Load Imbalance Example
Triangular matrix initialisation:
#pragma omp parallel for private(i,j)
for (int i=0; i<N; ++i)
for (int j=i; j<N; ++j)
A[i][j] = heavy_fn(i,j);
- Later
ivalues do less work → threads handling smallidominate runtime.
| Schedule | Behaviour | Relative Runtime |
|---|---|---|
static |
contiguous ranges | slow |
static,1 |
round-robin | balanced, faster |
dynamic |
adaptive | similar or better, depends on cost distribution |
Summary Table
| Clause | When to Use | Overhead | Load Balance |
|---|---|---|---|
static |
Uniform iteration cost | Low | Poor (irregular loops) |
static, C |
Moderate variation | Low | Medium |
dynamic |
Irregular workloads | High | Excellent |
guided |
Work decreases over i | Medium | Good |
runtime |
Tune experimentally | depends | variable |
Parallel Sections (Functional Parallelism)

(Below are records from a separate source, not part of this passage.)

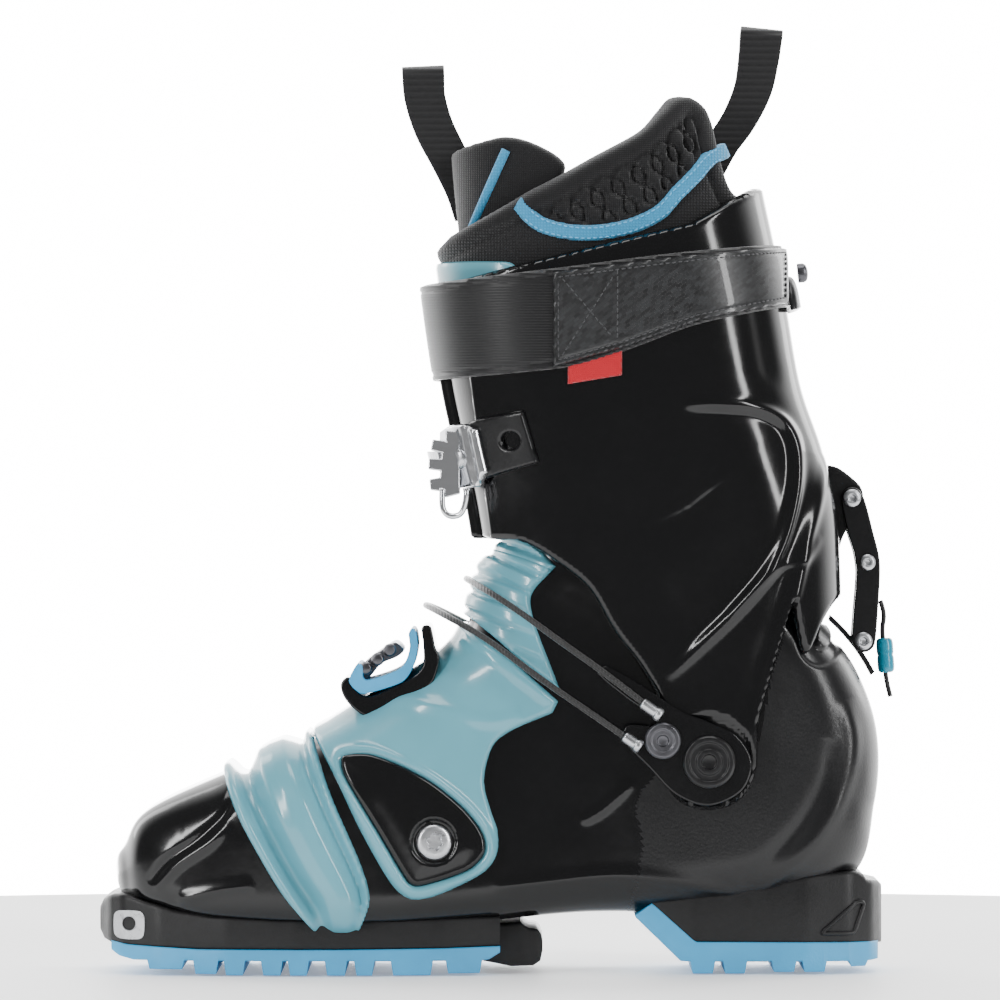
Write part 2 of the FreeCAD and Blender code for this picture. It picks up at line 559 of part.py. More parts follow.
def cable(name, points, radius):
    """Tight cable: straight runs joined by tangent arcs as large as the runs allow."""
    spots = [place(*p) for p in points]
    edges, start, radii = [], spots[0], []
    for before, corner, after in zip(spots, spots[1:], spots[2:]):
        back, ahead = before - corner, after - corner
        run = 0.45 * min(back.Length, ahead.Length)
        back.normalize()
        ahead.normalize()
        half_turn = (math.pi - back.getAngle(ahead)) / 2
        arc_radius = run / math.tan(half_turn)
        radii.append(arc_radius)
        enter, leave = corner + back * run, corner + ahead * run
        middle_way = back + ahead
        middle_way.normalize()
        centre = corner + middle_way * (arc_radius / math.cos(half_turn))
        to_corner = corner - centre
        to_corner.normalize()
        if (enter - start).Length > 1e-6:
            edges.append(Part.LineSegment(start, enter).toShape())
        edges.append(Part.Arc(enter, centre + to_corner * arc_radius, leave).toShape())
        start = leave
    edges.append(Part.LineSegment(start, spots[-1]).toShape())
    path = Part.Wire(edges)
    first = spots[1] - spots[0]
    ring = Part.Wire([Part.makeCircle(radius, spots[0], first)])
    tube = path.makePipeShell([ring], True, False)
    wanted = math.pi * radius * radius * path.Length
    print(f"{name}: length {path.Length:.1f} mm, tightest radius {min(radii):.1f} mm, "
          f"volume {tube.Volume:.1f} of {wanted:.1f} mm3")
    part = doc.addObject("Part::Feature", name)
    part.Shape = tube
    return part


UPPER_CABLE = [(52.0, -53.4, 99.5), (38.4, -53.4, 110.3), (22.2, -52.0, 121.4), (6.0, -49.0, 133.5),
               (-5.5, -38.5, 140.6), (-11.6, -20.0, 143.8), (-12.8, 0.0, 144.3), (-11.6, 20.0, 143.8),
               (-5.5, 38.5, 140.6), (6.0, 49.0, 133.0), (15.0, 53.0, 122.0)]
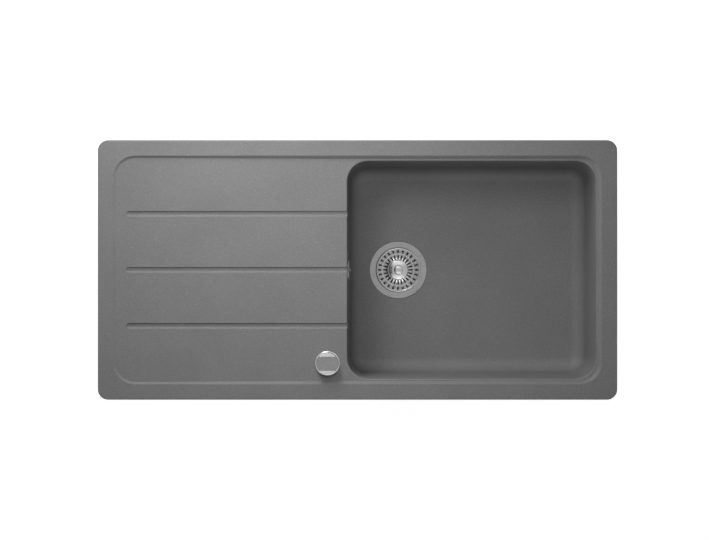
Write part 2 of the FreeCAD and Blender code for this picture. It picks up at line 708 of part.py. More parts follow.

While for loops distribute data,
sections distribute independent functions or code blocks.
#pragma omp parallel sections
{
#pragma omp section
f1 = fun1();
#pragma omp section
f2 = fun2();
#pragma omp section
f4 = fun4();
}
f3 = fun3(f1,f2);
- Each
sectionruns in parallel (possibly on different threads). - Remaining threads idle if fewer sections than threads.
- Execution order not guaranteed.
Use when different tasks can execute concurrently (I/O + compute + post-processing).
Not for dependent computations (e.g. f3 depends on f1,f2).
Section Clauses
| Clause | Meaning |
|---|---|
private(x) |
separate copy per section |
firstprivate(x) |
copy of master’s value |
lastprivate(x) |
value from last section copied back |
reduction(op:x) |
combine results across sections |
Rules & Gotchas
- All threads must encounter the same work-sharing construct in identical order.
- Each section must be a self-contained block.
-
Cannot use branching logic to selectively enter
sectionsorforregions:// Wrong if (tid == 0) { #pragma omp sections ... } else { #pragma omp for ... }→ results in undefined behaviour.
Other Control Directives
single
Executed by exactly one thread (whichever arrives first).
Implicit barrier at end.
#pragma omp parallel
{
#pragma omp single
printf("Initialisation...\n");
}
master / masked
Executed only by master thread (thread 0).
No implicit barrier at end.
masked (OpenMP 5) allows filtering (subset of threads).
#pragma omp master
printf("Master thread only\n");
Function Safety
When calling functions inside parallel regions:
- Ensure they don’t modify global state unless protected.
- Stack variables inside the function are private by default.
- Global variables can be made thread-local using
threadprivate.
Thread-safe = function produces correct results under concurrent calls.
Summary
| Concept | Key Idea | Example |
|---|---|---|
| Loop scheduling | Controls iteration-to-thread mapping | schedule(dynamic, 4) |
| Static vs Dynamic | compile-time vs run-time allocation | static = cheap, dynamic = balanced |
| Guided | Decreasing chunk size | adaptive |
| Runtime | Controlled via env var or API | tuning knob |
| Parallel sections | Functional parallelism | concurrent function calls |
| Single / Master | Serial portions in parallel region | controlled I/O or init |
PX457 Practical Checklist
- Benchmark static vs dynamic for a triangular matrix kernel.
- Measure thread imbalance using timing per thread (
omp_get_wtime()). - Profile chunk size to find the optimal trade-off.
- Demonstrate functional parallelism by executing 3–4 expensive functions concurrently.
- Include commentary on scheduling overheads vs balance in your lab report.